The IAEA is considering offering embarking countries an expert mission in Phase 2 to complement other IAEA reviews with an in-depth focus on the regulatory infrastructure. (Graphic: A. Vargas/IAEA)

The nuclear safety infrastructure development timeline for countries embarking on a nuclear power programme is divided into three phases, according to the IAEA Milestones Approach. During Phase 2 “a regulatory body faces numerous challenges for developing its capability and the regulatory framework required to effectively regulate the safety of a nuclear power plant,” explained Jean-Rene Jubin, Senior Nuclear Safety Officer at the IAEA. “A regulator should ideally be nearly fully functional at the end of Phase 2 to oversee the construction of a nuclear power plant right from the beginning of Phase 3.”

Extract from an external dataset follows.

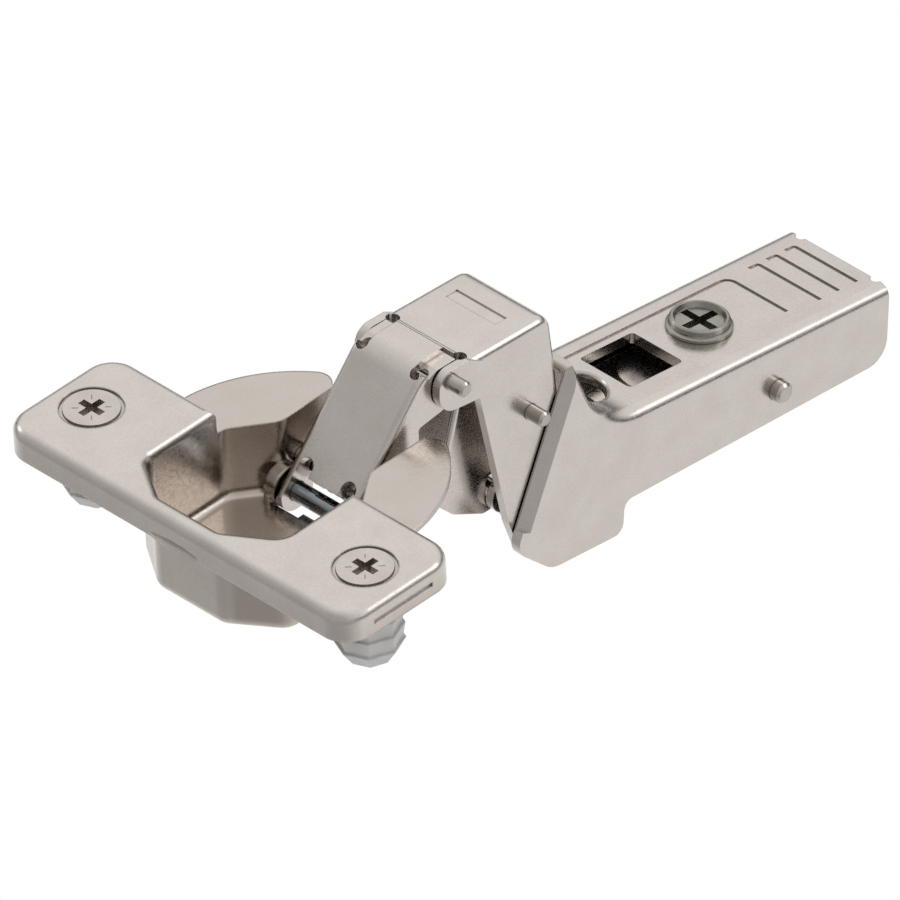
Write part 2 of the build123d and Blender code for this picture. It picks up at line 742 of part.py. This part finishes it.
def make_inner_bracket():
    """Channel inside the arm that hooks on the mounting plate; in the frame of the arm."""
    w = bracket_half_width
    t = bracket_sheet
    top = bracket_top
    side_corners = [
        (bracket_wall_front, top),
        (bracket_rear, top),
        (bracket_rear + 5.6, top - 1.6),
        (bracket_rear + 5.6, -0.9),
        (bracket_rear + 1.0, -1.9),
        (bracket_wall_front + 5.2, -2.4),
        (bracket_wall_front + 4.6, -0.4),
        (bracket_wall_front + 2.0, -0.4),
        (bracket_wall_front + 1.4, -2.4),
        (bracket_wall_front, -1.6),
    ]
    radii = [0, 0, 1.6, 1.0, 1.0, 0.3, 1.2, 1.2, 0.3, 0.6]
    body = slab(side_corners, radii, -w, w)
    body = fillet(fold_edges(body, w, lambda p: p.Z > top - 0.01), 0.9)
    body -= block(bracket_wall_front - 1, bracket_rear + 9, -w + t, w - t, -9, top - t)
    body -= block(bracket_rear, bracket_rear + 9, -w + t, w - t, -9, top + 1)
    tongue = Pos((bracket_front + bracket_wall_front) / 2 + 0.5, 0) * RectangleRounded(
        bracket_wall_front - bracket_front + 1.0, 2 * bracket_tongue_half_width, 0.45
    )
    body += Pos(0, 0, top - t) * extrude(tongue, amount=t)
    body += Pos(window_rear, 0, top) * extrude(
        Circle(4.6) & Pos(-0.6, 0) * Rectangle(9.0, 12.0), amount=0.7
    )
    # the eccentric disc turns above the bracket, clear of the raised step
    cam_swing = cam_radius + cam_offset + cam_swing_gap
    body -= Pos(adjust_screw_p, 0, top) * extrude(Circle(cam_swing), amount=cam_top)
    body -= Pos(adjust_screw_p, 0, top) * Cylinder(1.8 + running_gap, 8)
    body -= Pos(front_screw_p, 0, top) * Cylinder(1.6 + running_gap, 8)
    body -= rod(Vector(clip_pin_p, clip_pin_q), clip_pin_radius + seat_gap, -w - 1, w + 1)
    return body


def make_side_screw():
    """Front screw with a cross recess; in the frame of the arm."""
    low = bracket_top
    profile = Polyline(
        (0, low - bracket_sheet - 0.9),
        (1.6, low - bracket_sheet - 0.9),
        (1.6, low + 0.05),
        (front_head_radius, low + 0.05),
        (front_head_radius, low + 1.1),
        (front_head_radius - 0.4, low + 1.5),
        (0, low + 1.5),
        close=True,
    )
    screw = revolve(Plane.XZ * make_face(profile), Axis.Z)
    for turn in (45, 135):
        screw -= Pos(0, 0, low + 1.5) * Rot(0, 0, turn) * Box(4.6, 1.15, 2.0)
    return Pos(front_screw_p, 0, 0) * screw


def make_depth_screw():
    """Dished screw head above the arm with a neck down into the bracket."""
    top = arm_top
    profile = Polyline(
        (0, bracket_top - bracket_sheet - 0.4),
        (1.8, bracket_top - bracket_sheet - 0.4),
        (1.8, cam_top),
        (adjust_neck_radius, cam_top),
        (adjust_neck_radius, top + 0.03),
        (adjust_head_radius + 0.4, top + 0.03),
        (adjust_head_radius + 0.4, top + 0.4),
        (adjust_head_radius + 0.05, top + 0.55),
        (adjust_head_radius, top + 0.75),
        (adjust_head_radius, top + 1.3),
        (adjust_head_radius - 0.2, top + 1.45),
        (adjust_head_radius - 0.45, top + 1.45),
        (adjust_head_radius - 0.75, top + 0.85),
        (0, top + 0.85),
        close=True,
    )
    screw = revolve(Plane.XZ * make_face(profile), Axis.Z)
    for turn in (0, 90):
        screw -= Pos(0, 0, top + 0.85) * Rot(0, 0, turn) * Box(5.4, 1.1, 3.2)
    return Pos(adjust_screw_p, 0, 0) * screw


def make_depth_cam():
    """Eccentric disc riveted under the depth screw."""
    disc = Cylinder(cam_radius, cam_top - bracket_top - 0.1)
    disc = Pos(cam_offset, 0, (cam_top + bracket_top + 0.1) / 2) * disc
    disc -= Pos(0, 0, cam_top) * Cylinder(1.8 + seat_gap, 8)
    return Pos(adjust_screw_p, 0, 0) * disc


def make_clip_lever():
    """Sprung release lever with two hooks; in the frame of the arm."""
    w = lever_half_width
    t = lever_sheet
    pin = Vector(clip_pin_p, clip_pin_q)
    corners = [
        (pin.X - 2.1, pin.Y + 2.1),
        (pin.X + 3.0, pin.Y + 1.6),
        (lever_rear, 3.6),
        (lever_rear, -1.0),
        (pin.X + 3.0, -2.0),
        (pin.X - 1.0, -2.6),
        (pin.X - 3.0, -2.6),
        (pin.X - 2.6, -1.4),
        (pin.X - 2.1, -0.6),
    ]
    lever = slab(corners, [2.0, 1.5, 0.8, 0.8, 1.0, 0.3, 0.2, 0.3, 0.8], -w, w)
    lever -= block(0, lever_rear - t, -w + t, w - t, -0.9, 9)
    lever -= block(0, pin.X + 3.6, -w + t, w - t, -9, 9)
    lever -= rod(pin, clip_pin_radius + running_gap, -w - 1, w + 1)
    return lever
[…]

The IAEA is considering offering embarking countries an expert mission in Phase 2, covering only the issues related to the development of the safety infrastructure for a nuclear power programme. This mission would complement other IAEA reviews with an in-depth focus on the regulatory infrastructure.

One of the principal functions of a regulatory body is to authorize specific activities at the various stages of the lifetime of a nuclear installation. Since 2020, the IAEA has been developing a roadmap and associated handbooks to support newcomers in licensing their first nuclear power plant. The roadmap also corresponds with the phased Milestones Approach and outlines prerequisites, identifies safety actions, suggests peer review services and utilizes training modules. Three handbooks – covering the initiation, site selection and evaluation, as well as safety design and safety assessment phases – are under development and will complement the roadmap.

“The handbooks will address key challenges to licensing and how to resolve them,” said Masahiro Aoki, Senior Nuclear Safety Expert at the IAEA. The IAEA continues to encourage input from RCF members to the Generic Roadmap project to record and share lessons learned and experiences in implementing a nuclear safety infrastructure."